### Exercise aim
Copy out, exactly and without additions, the lines from the one that contains "addHousing();" to the one that contains "zip(*points))), Vector(map(max, zip(*points)))", both ends included.

---------------

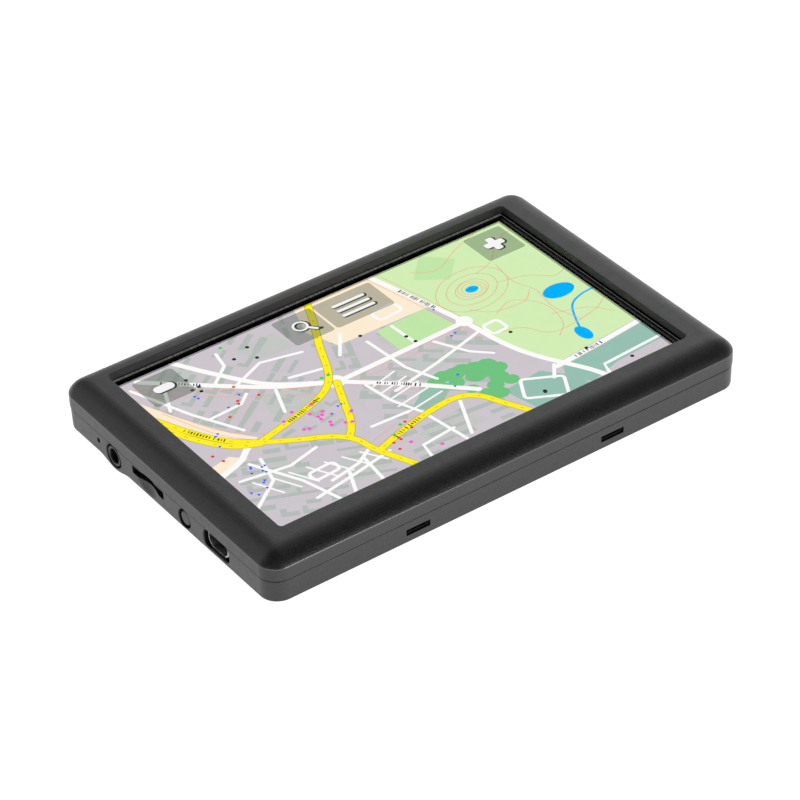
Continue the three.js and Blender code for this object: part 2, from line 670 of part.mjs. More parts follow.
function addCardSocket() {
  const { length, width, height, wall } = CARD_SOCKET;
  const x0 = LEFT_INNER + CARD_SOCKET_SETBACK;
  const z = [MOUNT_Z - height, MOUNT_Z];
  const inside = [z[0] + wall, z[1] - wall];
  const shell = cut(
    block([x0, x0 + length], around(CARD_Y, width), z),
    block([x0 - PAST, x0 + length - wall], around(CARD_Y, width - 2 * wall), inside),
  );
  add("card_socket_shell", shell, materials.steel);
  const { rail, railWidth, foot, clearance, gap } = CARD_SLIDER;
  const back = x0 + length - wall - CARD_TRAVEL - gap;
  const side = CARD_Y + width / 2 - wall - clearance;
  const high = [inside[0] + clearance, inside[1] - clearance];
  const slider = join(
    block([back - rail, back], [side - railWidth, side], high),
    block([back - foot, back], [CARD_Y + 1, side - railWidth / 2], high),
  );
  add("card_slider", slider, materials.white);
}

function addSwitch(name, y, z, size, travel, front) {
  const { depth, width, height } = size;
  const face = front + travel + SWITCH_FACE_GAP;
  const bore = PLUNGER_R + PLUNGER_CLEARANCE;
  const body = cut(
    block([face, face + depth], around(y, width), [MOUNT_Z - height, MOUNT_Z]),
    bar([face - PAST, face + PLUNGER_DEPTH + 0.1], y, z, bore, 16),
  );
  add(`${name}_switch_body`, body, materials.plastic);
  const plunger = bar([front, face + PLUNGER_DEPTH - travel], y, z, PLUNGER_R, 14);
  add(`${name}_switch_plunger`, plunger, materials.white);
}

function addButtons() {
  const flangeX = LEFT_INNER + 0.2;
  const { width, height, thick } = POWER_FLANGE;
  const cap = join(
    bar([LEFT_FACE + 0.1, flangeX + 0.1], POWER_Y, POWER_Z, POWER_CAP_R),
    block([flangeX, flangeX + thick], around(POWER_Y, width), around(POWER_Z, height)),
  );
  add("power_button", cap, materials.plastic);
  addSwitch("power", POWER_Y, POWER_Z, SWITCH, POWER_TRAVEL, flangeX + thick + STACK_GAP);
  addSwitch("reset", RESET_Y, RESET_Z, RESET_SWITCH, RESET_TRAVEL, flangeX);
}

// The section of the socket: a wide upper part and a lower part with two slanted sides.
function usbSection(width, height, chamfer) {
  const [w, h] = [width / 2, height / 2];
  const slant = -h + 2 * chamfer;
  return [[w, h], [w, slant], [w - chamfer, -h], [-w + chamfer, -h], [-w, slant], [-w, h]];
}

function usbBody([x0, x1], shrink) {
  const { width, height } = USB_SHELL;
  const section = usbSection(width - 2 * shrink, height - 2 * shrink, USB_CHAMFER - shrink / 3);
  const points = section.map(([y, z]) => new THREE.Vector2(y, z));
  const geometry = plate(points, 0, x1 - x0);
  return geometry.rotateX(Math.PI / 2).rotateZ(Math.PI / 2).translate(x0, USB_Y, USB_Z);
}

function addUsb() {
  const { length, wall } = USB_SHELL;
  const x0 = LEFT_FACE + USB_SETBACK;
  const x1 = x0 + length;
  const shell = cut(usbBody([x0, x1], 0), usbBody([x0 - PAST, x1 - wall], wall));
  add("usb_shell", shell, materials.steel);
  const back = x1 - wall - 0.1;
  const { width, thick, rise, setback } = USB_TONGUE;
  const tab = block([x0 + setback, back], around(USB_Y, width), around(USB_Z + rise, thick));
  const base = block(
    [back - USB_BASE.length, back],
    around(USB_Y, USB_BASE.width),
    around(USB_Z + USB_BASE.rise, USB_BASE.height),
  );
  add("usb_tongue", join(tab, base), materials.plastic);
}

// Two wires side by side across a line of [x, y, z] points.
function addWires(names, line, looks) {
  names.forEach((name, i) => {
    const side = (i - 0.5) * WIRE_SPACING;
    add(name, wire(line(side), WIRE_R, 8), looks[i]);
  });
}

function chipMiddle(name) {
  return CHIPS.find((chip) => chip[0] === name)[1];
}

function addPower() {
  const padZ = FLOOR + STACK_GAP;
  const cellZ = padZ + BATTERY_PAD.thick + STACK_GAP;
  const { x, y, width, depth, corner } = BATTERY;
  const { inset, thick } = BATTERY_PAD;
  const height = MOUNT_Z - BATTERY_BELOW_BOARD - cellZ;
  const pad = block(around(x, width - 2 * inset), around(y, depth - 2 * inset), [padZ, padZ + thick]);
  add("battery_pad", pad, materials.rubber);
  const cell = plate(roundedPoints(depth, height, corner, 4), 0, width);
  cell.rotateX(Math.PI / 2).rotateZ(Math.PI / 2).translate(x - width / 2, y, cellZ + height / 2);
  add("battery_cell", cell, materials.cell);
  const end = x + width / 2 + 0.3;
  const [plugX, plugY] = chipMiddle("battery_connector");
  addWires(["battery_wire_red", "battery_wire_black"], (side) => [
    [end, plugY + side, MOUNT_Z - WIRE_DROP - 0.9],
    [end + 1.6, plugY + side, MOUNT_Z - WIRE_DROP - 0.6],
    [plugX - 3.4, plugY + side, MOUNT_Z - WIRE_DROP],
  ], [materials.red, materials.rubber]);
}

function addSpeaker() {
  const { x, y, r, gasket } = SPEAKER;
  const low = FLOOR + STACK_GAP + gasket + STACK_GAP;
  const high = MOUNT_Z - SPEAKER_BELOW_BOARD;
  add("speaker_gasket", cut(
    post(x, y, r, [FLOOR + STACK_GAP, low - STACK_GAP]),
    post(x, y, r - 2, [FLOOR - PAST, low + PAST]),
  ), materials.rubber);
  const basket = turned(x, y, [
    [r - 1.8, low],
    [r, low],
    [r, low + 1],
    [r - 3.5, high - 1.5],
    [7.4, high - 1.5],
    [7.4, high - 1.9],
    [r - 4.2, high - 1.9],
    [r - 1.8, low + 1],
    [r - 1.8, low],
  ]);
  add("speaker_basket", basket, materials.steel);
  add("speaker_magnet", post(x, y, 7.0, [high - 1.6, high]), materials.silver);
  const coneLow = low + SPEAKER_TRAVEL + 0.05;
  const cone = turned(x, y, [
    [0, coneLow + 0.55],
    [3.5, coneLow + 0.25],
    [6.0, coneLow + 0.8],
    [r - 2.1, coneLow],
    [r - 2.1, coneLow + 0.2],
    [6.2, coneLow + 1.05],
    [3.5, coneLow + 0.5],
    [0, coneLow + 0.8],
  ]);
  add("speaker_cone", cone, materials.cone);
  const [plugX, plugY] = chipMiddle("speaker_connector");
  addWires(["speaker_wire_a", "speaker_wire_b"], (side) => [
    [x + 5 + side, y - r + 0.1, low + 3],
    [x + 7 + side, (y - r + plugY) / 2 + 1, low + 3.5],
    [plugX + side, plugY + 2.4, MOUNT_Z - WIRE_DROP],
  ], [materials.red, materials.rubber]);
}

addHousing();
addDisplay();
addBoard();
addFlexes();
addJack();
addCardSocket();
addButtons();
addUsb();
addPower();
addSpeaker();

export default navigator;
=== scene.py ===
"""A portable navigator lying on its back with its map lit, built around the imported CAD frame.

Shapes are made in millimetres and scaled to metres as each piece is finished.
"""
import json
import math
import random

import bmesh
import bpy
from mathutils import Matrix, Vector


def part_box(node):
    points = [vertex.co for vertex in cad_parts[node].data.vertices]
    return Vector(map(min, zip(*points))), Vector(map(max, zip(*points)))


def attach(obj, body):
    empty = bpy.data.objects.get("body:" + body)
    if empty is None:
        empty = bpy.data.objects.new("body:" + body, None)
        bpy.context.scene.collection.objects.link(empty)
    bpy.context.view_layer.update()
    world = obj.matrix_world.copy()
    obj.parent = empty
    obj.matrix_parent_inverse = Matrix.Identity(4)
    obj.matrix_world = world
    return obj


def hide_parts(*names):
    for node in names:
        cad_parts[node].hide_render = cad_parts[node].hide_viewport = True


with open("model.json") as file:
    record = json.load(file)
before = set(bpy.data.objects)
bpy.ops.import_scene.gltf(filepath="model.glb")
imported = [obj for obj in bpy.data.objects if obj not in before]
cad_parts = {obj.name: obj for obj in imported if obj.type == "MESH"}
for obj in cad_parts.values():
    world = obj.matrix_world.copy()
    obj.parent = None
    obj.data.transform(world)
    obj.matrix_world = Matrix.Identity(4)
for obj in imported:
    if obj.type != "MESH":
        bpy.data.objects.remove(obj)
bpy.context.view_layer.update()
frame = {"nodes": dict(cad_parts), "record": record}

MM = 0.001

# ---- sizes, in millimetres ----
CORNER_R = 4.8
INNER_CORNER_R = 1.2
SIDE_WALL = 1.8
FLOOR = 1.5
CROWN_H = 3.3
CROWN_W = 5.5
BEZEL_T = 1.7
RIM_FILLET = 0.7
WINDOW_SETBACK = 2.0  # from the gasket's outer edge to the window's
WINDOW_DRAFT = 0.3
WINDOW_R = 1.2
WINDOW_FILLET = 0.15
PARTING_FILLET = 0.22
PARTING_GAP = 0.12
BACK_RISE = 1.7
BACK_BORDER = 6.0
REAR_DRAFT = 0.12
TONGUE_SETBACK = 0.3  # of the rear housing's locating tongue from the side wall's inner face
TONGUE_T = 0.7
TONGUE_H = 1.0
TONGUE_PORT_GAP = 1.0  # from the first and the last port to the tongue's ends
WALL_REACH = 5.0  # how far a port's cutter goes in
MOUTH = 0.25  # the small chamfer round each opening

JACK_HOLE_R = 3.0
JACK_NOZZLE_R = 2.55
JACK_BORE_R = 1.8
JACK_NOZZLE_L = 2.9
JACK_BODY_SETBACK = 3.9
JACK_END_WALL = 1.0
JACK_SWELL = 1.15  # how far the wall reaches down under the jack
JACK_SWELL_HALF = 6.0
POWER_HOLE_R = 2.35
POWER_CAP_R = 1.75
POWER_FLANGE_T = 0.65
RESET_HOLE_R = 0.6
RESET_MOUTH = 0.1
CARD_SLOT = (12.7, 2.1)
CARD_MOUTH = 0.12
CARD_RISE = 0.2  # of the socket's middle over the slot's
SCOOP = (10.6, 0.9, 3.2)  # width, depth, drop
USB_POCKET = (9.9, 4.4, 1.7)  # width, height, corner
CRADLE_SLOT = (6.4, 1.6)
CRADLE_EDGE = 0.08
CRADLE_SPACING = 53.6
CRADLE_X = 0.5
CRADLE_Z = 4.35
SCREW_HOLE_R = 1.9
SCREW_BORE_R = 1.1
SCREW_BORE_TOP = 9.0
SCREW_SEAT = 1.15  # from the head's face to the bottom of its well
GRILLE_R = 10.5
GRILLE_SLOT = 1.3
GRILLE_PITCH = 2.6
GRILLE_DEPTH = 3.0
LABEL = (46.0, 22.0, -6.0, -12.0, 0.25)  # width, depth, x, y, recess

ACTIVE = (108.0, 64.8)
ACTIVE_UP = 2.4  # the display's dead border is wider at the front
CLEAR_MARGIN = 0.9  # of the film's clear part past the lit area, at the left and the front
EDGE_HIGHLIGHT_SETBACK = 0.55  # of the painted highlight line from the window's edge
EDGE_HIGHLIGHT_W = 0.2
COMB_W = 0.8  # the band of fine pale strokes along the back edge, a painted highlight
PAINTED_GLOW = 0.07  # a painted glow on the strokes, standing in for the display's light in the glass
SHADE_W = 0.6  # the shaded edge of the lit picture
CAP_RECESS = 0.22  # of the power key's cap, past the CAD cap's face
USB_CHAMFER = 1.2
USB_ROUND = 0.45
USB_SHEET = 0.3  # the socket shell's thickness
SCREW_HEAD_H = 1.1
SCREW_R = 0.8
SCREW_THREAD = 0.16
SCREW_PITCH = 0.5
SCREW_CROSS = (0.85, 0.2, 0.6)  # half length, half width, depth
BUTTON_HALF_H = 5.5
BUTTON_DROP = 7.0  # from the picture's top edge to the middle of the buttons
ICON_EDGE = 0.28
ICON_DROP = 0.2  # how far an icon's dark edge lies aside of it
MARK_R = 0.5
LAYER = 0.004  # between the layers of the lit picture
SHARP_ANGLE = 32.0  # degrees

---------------

### Response
addHousing();
addDisplay();
addBoard();
addFlexes();
addJack();
addCardSocket();
addButtons();
addUsb();
addPower();
addSpeaker();

export default navigator;
=== scene.py ===
"""A portable navigator lying on its back with its map lit, built around the imported CAD frame.

Shapes are made in millimetres and scaled to metres as each piece is finished.
"""
import json
import math
import random

import bmesh
import bpy
from mathutils import Matrix, Vector


def part_box(node):
    points = [vertex.co for vertex in cad_parts[node].data.vertices]
    return Vector(map(min, zip(*points))), Vector(map(max, zip(*points)))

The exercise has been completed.